Une loi ambitieuse pour répondre à l’urgence
Avec cette loi, les consommateurs européens seront assurés que les produits qu’ils consomment ne sont pas issus de la déforestation, grâce à un système de traçabilité qui remontera jusqu’à la parcelle de production. Les négociateurs ont également convenu de maintenir un haut niveau d’ambition sur les points suivants :
- Un champ d’application large : la loi couvrira un large éventail de produits, notamment le soja, l'huile de palme, le bœuf et le café, les produits du bois comme les produits imprimés, ainsi que le caoutchouc.
- Une loi au-delà des règles nationales : pour entrer sur le marché européen, les produits devront non seulement être légaux selon les normes du pays producteur, mais aussi exempts de déforestation et de dégradation des forêts.

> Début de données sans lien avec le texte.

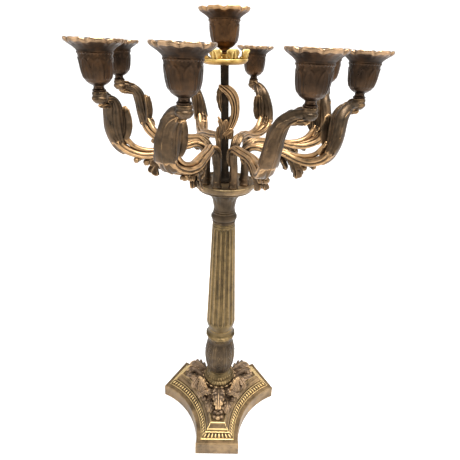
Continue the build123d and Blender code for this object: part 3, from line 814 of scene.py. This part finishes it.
PATTERN_POST, PATTERN_CUP = np.array([26.83, -3.06, 0]), np.array([150.0, 0, 0])
SCROLL = [(26.83, -3.06, 0.2, 10.0, 10.0), (26.83, -3.06, 12, 9.4, 9.4), (26.8, -3.1, 25, 9.6, 9.4),
          (26.0, -4.2, 36, 10.6, 9.6), (28.4, -6.0, 46, 11.4, 9.8), (36, -8.2, 51.8, 12, 9.6),
          (52.7, -7.6, 51.2, 13, 9.4), (73, -7.6, 49.6, 14.5, 9.4), (92, -10.8, 44.6, 17.0, 9.8),
          (110.4, -18.8, 45.2, 18.6, 10.0), (126.8, -25.6, 55.0, 20, 11.0), (134.0, -26.2, 72, 18, 11.6),
          (135.2, -23.0, 88, 15, 12.0), (136.8, -17.4, 101, 13.5, 11.6), (142, -10.2, 108, 12, 9.8),
          (148.4, -2.8, 110.4, 10.6, 8.0), (152, 1.4, 110.8, 8.6, 6.4)]
WEB = [(126.0, -21.0, 58.0, 7, 7), (128.4, -19.4, 66.0, 9, 11), (129.8, -18.0, 76.0, 10, 13),
       (130.2, -16.0, 89.0, 10, 13), (130.8, -13.4, 99.6, 10, 11), (134.6, -10.0, 106.0, 9, 8),
       (142.0, -5.6, 107.8, 7, 6)]
STRAND = [(124.5, -20, 70, 4, 4), (120.4, -19.4, 62.5, 7, 6.5), (113.5, -17.6, 54.6, 7.5, 6),
          (104, -14.8, 50.4, 7.5, 5), (92, -11, 49.0, 7, 4.6), (78, -8.8, 50.6, 6, 4), (66, -7.8, 52.2, 4, 3)]
CUFF_START = 0.685
BACK_STEPS = 200


def scroll_grooves(share, phi):
    """How far the scroll's skin sinks: two grooves along its inner face, one along each flank, fine lines
    and a shallow pair on its back, and from the cuff on a thicker, veined skin."""
    top, back = smooth(np.sin(phi) * 2.4), smooth(-np.sin(phi) * 2.4)
    over = np.cos(phi)
    run = smooth((share - 0.14) / 0.05) * smooth((0.71 - share) / 0.04)
    low = smooth((share - 0.42) / 0.06) * smooth((0.70 - share) / 0.03)
    wander = 0.05 * np.sin(26 * share)
    inner = bump(over, 0.36 + wander, 0.14) + bump(over, -0.36 + wander, 0.14)
    flank = bump(np.sin(phi), 0.05, 0.28)
    lines = bump(over, 0.42, 0.16) + bump(over, -0.1, 0.16) + bump(over, -0.6, 0.16)
    ends = smooth((0.3 - share) / 0.1) * smooth((share - 0.14) / 0.05)
    ends = ends + smooth((share - 0.78) / 0.06) * smooth((0.97 - share) / 0.04)
    cuff = smooth((share - CUFF_START - 0.014 * np.abs(np.sin(2.5 * phi + 0.4))) / 0.008)
    cuff = cuff * smooth((0.94 - share) / 0.1)
    veins = 0.35 * np.cos(11 * phi + 6 * share) * cuff * smooth((0.88 - share) / 0.1) * (1 - 0.85 * back)
    sunk = run * (2.1 * top * inner + 1.5 * flank) + (0.4 * ends * lines + 1.6 * low * inner) * back
    return sunk - 1.1 * cuff + veins


def scroll_painted_light(net):
    """Painted light along the bare strands up to the cuff, brighter on their upper face and lower down the
    scroll; brighter too on the cuff's lip and the two ends.
    """
    share = np.linspace(0, 1, net.shape[0])[:, None]
    phi = np.linspace(0, TAU, net.shape[1], endpoint=False)[None, :]
    # Painted highlight on the upper face of the strands, painted shade on their back.
    lit = smooth(np.sin(phi) * 1.2 + 1.3 + 0.55 * smooth((share - 0.48) / 0.08))
    lit = lit * smooth((share - 0.2) / 0.08) * smooth((0.705 - share) / 0.015)
    ends = smooth((share - 0.86) / 0.06) + 0.6 * smooth((0.16 - share) / 0.06) * smooth((share - 0.02) / 0.04)
    lip = bump(share, 0.7, 0.006)
    return 0.55 * lit + 0.2 * ends + 0.5 * lip - 0.14


def add_scroll(casting):
    """The scroll with the foot of its post, the boss under its cup, and the web and strand beside it."""
    net = strap(SCROLL, 260, 112, scroll_grooves)
    casting.grid(net, scroll_painted_light(net))
    foot = moulding([(0.5, 0.1), (6.2, 0.1), (6.6, 1.6), (5.6, 3.2), (4.9, 5.4, 1), (4.9, 9), (0.5, 9)], 0.6)
    casting.grid(lathe(foot, 48) + PATTERN_POST)
    boss = moulding([(0.5, 104.6), (4.6, 104.6), (6.8, 106.6, 0.6), (8.0, 108.6, 0.5), (8.0, 110.2, 0.5),
                     (6.8, 111.8), (7.4, 113.4), (7.0, 115.6), (0.5, 115.6)], 0.5)
    casting.grid(lathe(boss, 72) + PATTERN_CUP)
    casting.grid(strap(WEB, 80, 56, lambda share, phi: 0.4 * np.cos(9 * phi + 5 * share)), -0.25)
    strand = strap(STRAND, 90, 40, lambda share, phi: 0.9 * bump(np.cos(phi), 0, 0.3) * (np.sin(phi) > 0))
    casting.grid(strand, 0.45)


def add_shield(casting):
    """The long leaf that lies on the back of the scroll, from near its top down past the cuff."""
    c = through(SCROLL, BACK_STEPS + 1)
    along = unit(np.gradient(c[:, :3], axis=0))
    back = c[:, :3] - np.cross(along, sideways(along)) * (c[:, 4:5] / 2 + 0.7)
    widths = [(0.94, 3.4), (0.90, 6.0), (0.86, 8.0), (0.82, 8.8), (0.78, 9.6), (0.74, 10.6), (0.71, 10.4),
              (0.685, 9.0), (0.655, 6.4), (0.63, 2.6)]
    shield = [(*back[int(BACK_STEPS * share)], half) for share, half in widths]
    leaf(casting, shield, (0, -1, 0), lobes=4, cut=0.3, cupping=0.34, vein=1.0, thick=3.2, rib=0.8, fine=1.5,
         sweep=0.8, tint=-0.15, tip_tint=0.15)


def add_upper_leaves(casting):
    """The leaves of the upright part: a sheath inside, a lip at the cuff, one under and one over the top."""
    sheath = [(126.4, -17.6, 64, 5.0), (124.6, -16.6, 70, 6.4), (123.6, -15.7, 77, 7.0),
              (123.4, -15.0, 85, 6.6), (123.6, -14.6, 92, 5.4), (122.4, -14.2, 97.6, 3.8),
              (120.0, -14.2, 99, 1.6)]
    leaf(casting, sheath, (0, 1, 0), lobes=2, cut=0.1, cupping=0.9, vein=0.3, thick=2.8, rib=1.2, tint=-0.1,
         tip_tint=0.4)
    lip = [(129, -24.6, 68, 6), (125.8, -24.2, 62.6, 6.8), (123.8, -23.8, 58.6, 6.2),
           (122.4, -23.4, 56.2, 3.8), (121.8, -23.2, 55.2, 1.5)]
    leaf(casting, lip, (0, -1, 0), lobes=3, cut=0.3, cupping=0.7, vein=0.7, thick=2.2, rib=0.8, tint=0.2,
         tip_tint=0.4)
    under = [(138, -12.6, 101, 3.6), (142, -9, 103, 5.0), (146.5, -5, 104.4, 5.2), (151.2, 0.2, 105.2, 2.2)]
    leaf(casting, under, (0.75, 0.65, 0), lobes=3, cut=0.2, cupping=0.3, vein=0.5, thick=2.6, rib=0.9,
         tint=0.1, tip_tint=0.3)
    cap = [(134.4, -23, 92, 4.6), (138.6, -18.6, 101, 6.4), (142.6, -12.4, 108.4, 6.4),
           (147, -5.8, 112.4, 5.2), (150.6, -1, 113.2, 2.4)]
    leaf(casting, cap, (0.75, 0.65, 0), lobes=3, cut=0.2, cupping=0.5, vein=0.6, thick=2.6, rib=0.9, fine=0.7,
         tint=0.1)


def add_hanging_leaves(casting):
    """The growth under the scroll's level part: a pair of broad leaves, three fingers and their berries."""
    for shift, splay in ((-3.4, -1.2), (3.2, 1.2)):
        hand = [(80, -8.4 + shift, 49.5, 6.0), (85.6, -8.2 + shift, 43.0, 8.4),
                (90.6, -7.6 + shift, 35.4, 8.2), (93.6, -6.6 + shift + splay, 27.6, 5.6),
                (94.2, -5.6 + shift + 2 * splay, 21.4, 1.6)]
        leaf(casting, hand, (0.86, splay * 0.2, 0.5), lobes=3, cut=0.55, cupping=0.16 * splay, vein=0.8,
             thick=3.6, rib=0.9, sweep=0.9)
    fingers = [
        [(70, -7.6, 47, 4.2), (75.6, -7.6, 42, 4.8), (79.6, -7.4, 36.5, 4.2), (81.0, -7, 31.4, 3.0),
         (80.2, -6.8, 28.4, 1.6)],
        [(92, -10, 45, 4.6), (98.6, -11, 42, 5.6), (102.8, -11.8, 37.6, 5.0), (104.0, -12, 33.6, 3.6),
         (102.4, -12, 31.4, 2)],
        [(103, -14, 45, 4.4), (109.4, -14.6, 43.4, 5.2), (114.0, -14.8, 40.4, 4.4), (114.8, -14.6, 37.0, 3.2),
         (113.0, -14.4, 35.0, 1.8)],
    ]
    for finger in fingers:
        leaf(casting, finger, (0, -1, 0), lobes=2, cut=0.2, cupping=0.4, vein=0.7, thick=5.0, rib=1.1,
             fine=0.7)
    ball(casting, (91.0, -7.8, 40.0), (4.6, 6.6, 5.0))
    ball(casting, (102.2, -12.0, 35.4), (3.2, 4.2, 3.6))
    ball(casting, (113.0, -14.2, 38.6), (3.0, 4.2, 3.4), tint=0.15)


def add_knee_leaves(casting):
    """A narrow leaf up each side of the post, which follows it over into the scroll."""
    spine = [(24, -5, 2.4, 28, 2.4), (21.0, -5, 2.9, 36, 3.4), (21.8, -5.4, 3.2, 43.6, 3.8),
             (26, -6, 3.4, 49.8, 3.6), (32, -7, 3.4, 54.2, 2.8), (37, -7.6, 3.2, 56.2, 1.2)]
    for side in (-1, 1):
        rows = [(x, y + off * side, z, w) for x, y, off, z, w in spine]
        leaf(casting, rows, (0, -1, 0), lobes=2, cut=0.15, cupping=0.35, vein=0.5, thick=3.0, rib=0.7,
             fine=0.6, tip_tint=0.5)


def arm_pattern():
    """One arm in the frame of its own cup: out from the axis, sideways and up from the hub plate."""
    casting = Casting()
    add_scroll(casting)
    add_shield(casting)
    add_upper_leaves(casting)
    add_hanging_leaves(casting)
    add_knee_leaves(casting)
    return casting


def make_arms():
    pattern = arm_pattern()
    reach = PATTERN_CUP - PATTERN_POST
    for name in ARM_NAMES:
        post, socket = JOINTS[f"swing_{name}"], MOUNTS[f"socket_{name}"]
        way = socket - post
        turn = math.atan2(way[1], way[0]) - math.atan2(reach[1], reach[0])
        body = f"arm_assembly_{name}"

        def placed(v, post=post, turn=turn):
            return turned(v - PATTERN_POST, turn) + post

        pattern.moved(placed).piece(f"arm_{name}_casting", ARM_BRASS, body, [f"arm_{name}"], "arm_brass")
        rim = socket + np.array([0, 0, SOCKET_TO_RIM])
        make_cup(f"cup_{name}_casting", lambda v, rim=rim: v + rim, body, f"cup_{name}")


# ------------------------------------------------------------------ hidden hardware


def finish_hardware():
    """The rod, nut, washer, screws and studs keep their CAD shapes, in dull steel."""
    for node in frame["nodes"].values():
        if not node.hide_render and node.type == "MESH":
            node.data.materials.clear()
            node.data.materials.append(STEEL)


# ------------------------------------------------------------------ stage, light and camera


LIGHT_AIM = np.array([0, 0, 0.3])
CAMERA_PLACE = np.array([0.0, -0.477, 0.583])
CAMERA_YAW, CAMERA_PITCH, CAMERA_ROLL = math.radians(1.9), math.radians(26.1), math.radians(2.6)
SWEEP_START, SWEEP_RADIUS = 1.6, 1.2


def facing(right, up, back, place):
    """The world matrix of a light or camera from its three axes and its place."""
    return Matrix([*zip(right, up, back, place), (0, 0, 0, 1)])


def make_floor():
    """A pale sweep: flat under the object, curving up far behind it."""
    pale = Recipe("pale_floor")
    pale.feed(pale.inputs["Base Color"], (0.95, 0.95, 0.95, 1))
    pale.feed(pale.inputs["Roughness"], 0.9)
    path = [(-3.0, 0.0), (SWEEP_START, 0.0)]
    for a in np.linspace(0.05, math.pi / 2, 24):
        path.append((SWEEP_START + SWEEP_RADIUS * math.sin(a), SWEEP_RADIUS - SWEEP_RADIUS * math.cos(a)))
    path.append((SWEEP_START + SWEEP_RADIUS, 4.0))
    verts = [(x, y, z) for y, z in path for x in (-5.0, 5.0)]
    faces = [(2 * k, 2 * k + 1, 2 * k + 3, 2 * k + 2) for k in range(len(path) - 1)]
    mesh = bpy.data.meshes.new("floor")
    mesh.from_pydata(verts, [], faces)
    mesh.shade_smooth()
    mesh.materials.append(pale.material)
    floor = shown("floor", mesh)


def make_light(name, place, size, power, colour=(1, 1, 1)):
    light = bpy.data.lights.new(name, "AREA")
    light.shape = "RECTANGLE"
    light.size, light.size_y = size
    light.energy = power
    light.color = colour
    back = unit(np.array(place) - LIGHT_AIM)
    right = unit(np.cross((0.001, 0.001, 1.0), back))
    shown(name, light).matrix_world = facing(right, np.cross(back, right), back, place)


def make_camera():
    camera = bpy.data.cameras.new("camera")
    camera.sensor_width = 36.0
    camera.lens = 29.53
    camera.shift_x, camera.shift_y = -0.0105, 0.0026
    camera.clip_start = 0.01
    level = np.array([math.cos(CAMERA_YAW), -math.sin(CAMERA_YAW), 0.0])
    forward = np.array([math.sin(CAMERA_YAW), math.cos(CAMERA_YAW), 0.0])
    ahead = math.cos(CAMERA_PITCH) * forward - math.sin(CAMERA_PITCH) * np.array([0, 0, 1.0])
    over = np.cross(level, ahead)
    right = math.cos(CAMERA_ROLL) * level + math.sin(CAMERA_ROLL) * over
    up = -math.sin(CAMERA_ROLL) * level + math.cos(CAMERA_ROLL) * over
    eye = shown("camera", camera)
    eye.matrix_world = facing(right, up, -ahead, CAMERA_PLACE)
    bpy.context.scene.camera = eye


def make_world():
    world = bpy.data.worlds.new("studio")
    world.use_nodes = True
    sky = world.node_tree.nodes["Background"]
    sky.inputs["Color"].default_value = (1, 1, 1, 1)
    sky.inputs["Strength"].default_value = 0.85
    bpy.context.scene.world = world


# ------------------------------------------------------------------ the whole scene


make_base()
make_foliage()
make_socket_ring()
make_baluster()
make_lower_collar()
make_shaft()
make_upper_collar()
make_capital()
make_hub()
make_stem()
make_pan()
make_centre_cup()
make_arms()
finish_hardware()
make_floor()
make_light("overhead", (0.25, -0.45, 1.9), (0.8, 0.8), 70)
make_light("left_fill", (-1.6, -0.9, 1.0), (0.7, 1.0), 12)
make_light("right_fill", (1.6, -0.7, 1.0), (0.7, 1.0), 13, colour=(1.0, 0.95, 0.88))
make_camera()
make_world()
bpy.context.scene.view_settings.view_transform = "Standard"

- Des sanctions : des contrôles annuels seront inclus pour vérifier si les entreprises et les produits respectent la législation. Les sanctions devront couvrir au moins 4 % du chiffre d'affaires d'une entreprise dans l’UE.
Mais des opportunités manquées
Pourtant, malgré une mobilisation record des citoyens et de la société civile les décideurs européens ont décidé d’exclure quelques éléments essentiels, et manqué l’opportunité de renforcer encore ce texte :
- L’inclusion des autres terres boisées : les négociateurs ont décidé de ne pas soutenir la proposition du Parlement d'étendre le champ d'application à d'autres terres boisées telles que les savanes, comme le Cerrado, malgré l'immense pression qu’elles subissent déjà à cause de l’agriculture. Ces écosystèmes sont pourtant clés pour le climat, la biodiversité et les communautés locales qui en dépendent. En guise de compromis, la Commission réalisera une étude d'impact sur la possibilité d'inclure d'autres écosystèmes naturels et examinera cette option un an après la mise en œuvre de la loi. De plus, les négociateurs ont convenu de fixer la “cut-off date” au 31 décembre 2020.
- L’intégration des droits humains : le texte ne mentionne pas la reconnaissance claire des droits humains, en particulier des peuples autochtones et des communautés locales. Concrètement, aucune référence n’est faite aux conventions internationales pertinentes. Le texte actuel limite la portée des droits humains aux lois nationales : cela signifie que si certains droits des communautés locales ne sont pas reflétés dans la législation nationale, ils ne seront pas non plus protégés par le droit européen.
- La définition de dégradation des forêts : dans le texte, la dégradation des forêts couvre la conversion des forêts primaires et nouvellement régénérées en forêts de plantation. Ce qui n’est pas assez ambitieux, car n’implique pas la dégradation d’une forêt existante.
“On se sera battu jusqu'au bout pour que ces écosystèmes soient bien intégrés au règlement.”
“Malgré une mobilisation de la société civile et un signal fort de la France qui a défendu cette position en dernière ligne droite, quelques Etats membres se sont opposés à l’intégration des autres terres boisées dans le texte. Cela nous aurait permis d'aller encore plus loin afin d'écarter les produits issus de la destruction de savanes, comme dans le Cerrado. On se sera battu jusqu'au bout pour que ces écosystèmes soient bien intégrés au règlement. Avec le compromis décroché hier, la bataille n'est pas perdue ! Nous appelons la Commission européenne à lancer son travail sur l'étude d'impact dès maintenant afin d'avoir une chance d'apporter ces améliorations d'ici un an maximum après la mise en place de la loi.”
Prochaines étapes
Maintenant que les principales pierres angulaires de la nouvelle loi ont été convenues, les négociateurs se réuniront dans les semaines à venir pour régler les quelques détails restants et finaliser le texte.
Une mobilisation depuis plus de deux ans
Depuis 2020, le WWF s’est mobilisé au sein de la campagne #Together4Forests, avec notamment la publication de trois rapports sur l’état des lieux de la déforestation et la responsabilité européenne dans la destruction des forêts mondiales. Afin d’informer, sensibiliser le grand public à la déforestation et l’appeler à faire pression sur les dirigeants, le WWF France a également produit la série audio “Classé-F”. Plongé au cœur du Parlement européen, le public était invité à suivre une jeune stagiaire tombant sur des informations sensibles sur le projet de règlement visant à lutter contre la déforestation.